# Exercise aim:
Set out each line from the following listing that includes the word "joints".

** START Data section **

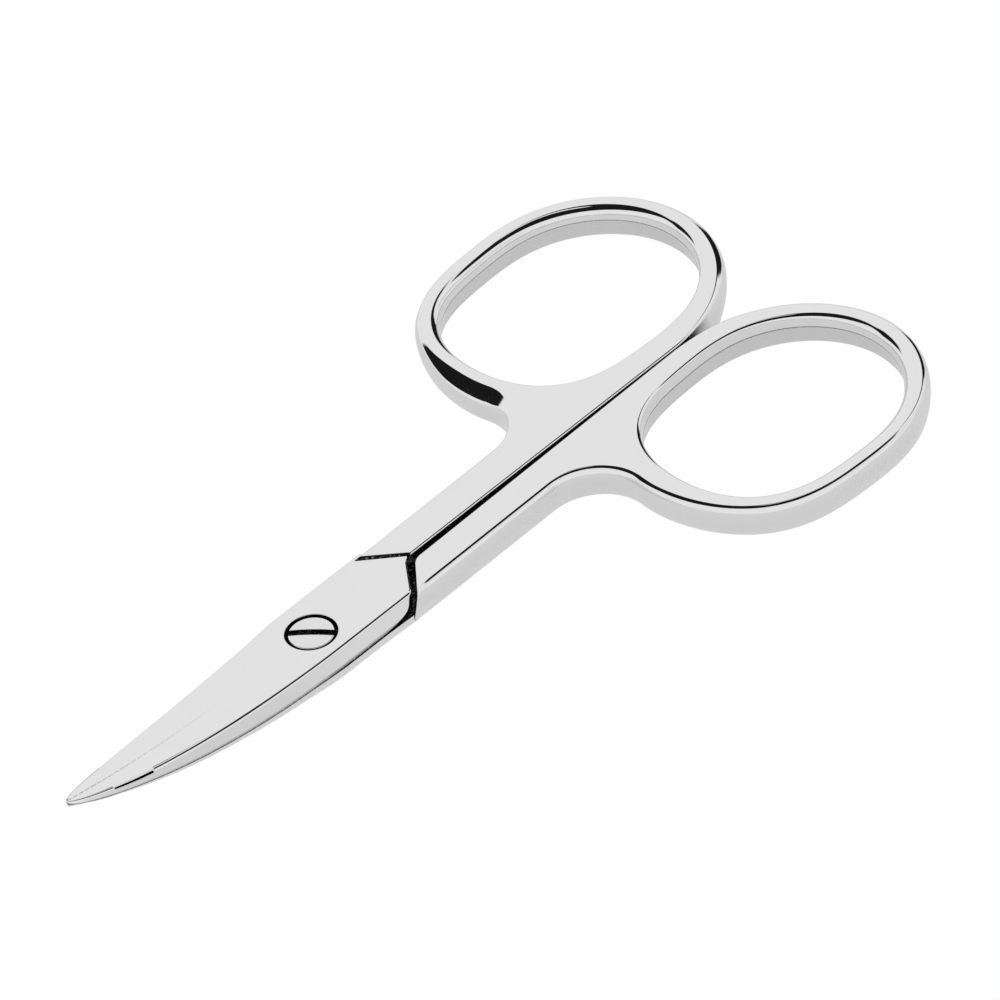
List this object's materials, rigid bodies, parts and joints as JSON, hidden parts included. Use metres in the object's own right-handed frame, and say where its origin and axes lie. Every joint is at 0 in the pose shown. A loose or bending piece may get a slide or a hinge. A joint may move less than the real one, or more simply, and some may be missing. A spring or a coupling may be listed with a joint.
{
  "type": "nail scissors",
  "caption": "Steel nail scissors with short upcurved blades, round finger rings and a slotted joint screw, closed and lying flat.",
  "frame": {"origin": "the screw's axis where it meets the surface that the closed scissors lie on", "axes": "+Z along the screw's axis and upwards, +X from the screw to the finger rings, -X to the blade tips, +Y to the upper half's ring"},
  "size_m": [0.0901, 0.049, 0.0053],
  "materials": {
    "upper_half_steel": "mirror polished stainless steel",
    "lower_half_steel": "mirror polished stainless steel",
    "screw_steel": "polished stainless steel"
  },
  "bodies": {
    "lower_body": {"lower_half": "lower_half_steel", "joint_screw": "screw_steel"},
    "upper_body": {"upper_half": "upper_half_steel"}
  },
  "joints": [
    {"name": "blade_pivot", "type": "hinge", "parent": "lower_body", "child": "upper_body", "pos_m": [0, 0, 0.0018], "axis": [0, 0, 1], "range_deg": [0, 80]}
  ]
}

** END Data section **

# Written response:
List this object's materials, rigid bodies, parts and joints as JSON, hidden parts included. Use metres in the object's own right-handed frame, and say where its origin and axes lie. Every joint is at 0 in the pose shown. A loose or bending piece may get a slide or a hinge. A joint may move less than the real one, or more simply, and some may be missing. A spring or a coupling may be listed with a joint.
  "joints": [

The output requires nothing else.